# What's going on here?!



## Gerg04

I'm completely baffled why development, at least on verizon, is not being updated here? There's plenty of things going on at that other place. Which unfortunately has been getting more attention.

So I popped back here today hoping to see some life ... . kind of makes me sad. Coming from the G-nex, T -Bolt , and OG . Rootz has been my one- stop-shop for a long time. I've only had my note for about 2 weeks, so I hopefull things will look up.

/ rant

Sent from my SCH-I605 using Tapatalk 2


----------



## gnex0422

Gerg04 said:


> I'm completely baffled why development, at least on verizon, is not being updated here? There's plenty of things going on at that other place. Which unfortunately has been getting more attention.
> 
> So I popped back here today hoping to see some life ... . kind of makes me sad. Coming from the G-nex, T -Bolt , and OG . Rootz has been my one- stop-shop for a long time. I've only had my note for about 2 weeks, so I hopefull things will look up.
> 
> / rant
> 
> Sent from my SCH-I605 using Tapatalk 2


You took the words right out of my mouth, when i had my gnex rootz was the place to be. Now i have my note and this place is dead. Wtf

Sent from my SCH-I605 using RootzWiki


----------



## mr mystery

Like a bar, you try the place you keep hearing about but once you try it you decide you like the place that your familiar with. Like Cheers. Lol

Sent from my Note 2


----------



## Gerg04

mr mystery said:


> Like a bar, you try the place you keep hearing about but once you try it you decide you like the place that your familiar with. Like Cheers. Lol
> 
> Sent from my Note 2


At this stage it is what it is. I'd much rather be here than there, but am left without much choice.

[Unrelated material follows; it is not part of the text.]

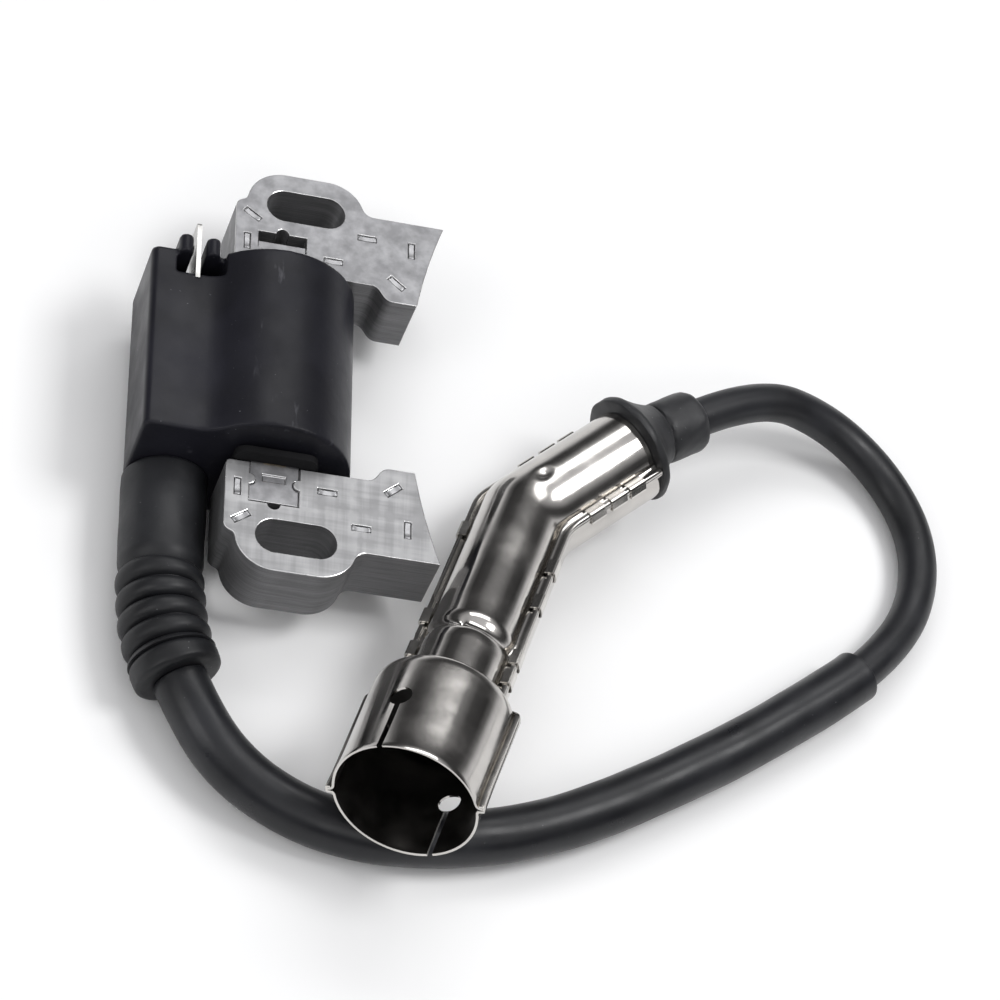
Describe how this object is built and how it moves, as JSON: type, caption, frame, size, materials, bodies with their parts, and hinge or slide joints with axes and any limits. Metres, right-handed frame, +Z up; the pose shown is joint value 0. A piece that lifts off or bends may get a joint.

Sent from my SCH-I605 using Tapatalk 2


----------



## DAGr8




----------



## gnex0422

DAGr8 said:


> http://www.youtube.com/watch?v=K8E_zMLCRNg


Haha very much so

Sent from my SCH-I605 using RootzWiki


----------



## 4lph4num3r1c

I noticed this as well. I spend most of my time at XDA now.


----------



## sammyboy405

Yea, For the GNex this site rocked.. My TB It rocked.. I got the RARZ HD Maxx, and thats dead.. but then again its dead on XDA as well.. But Now i have a Note 2 and its kinda quite over here now. Humm.. I love Rootz.. but man.. Developers must not.


----------



## 4lph4num3r1c

sammyboy405 said:


> Yea, For the GNex this site rocked.. My TB It rocked.. I got the RARZ HD Maxx, and thats dead.. but then again its dead on XDA as well.. But Now i have a Note 2 and its kinda quite over here now. Humm.. I love Rootz.. but man.. Developers must not.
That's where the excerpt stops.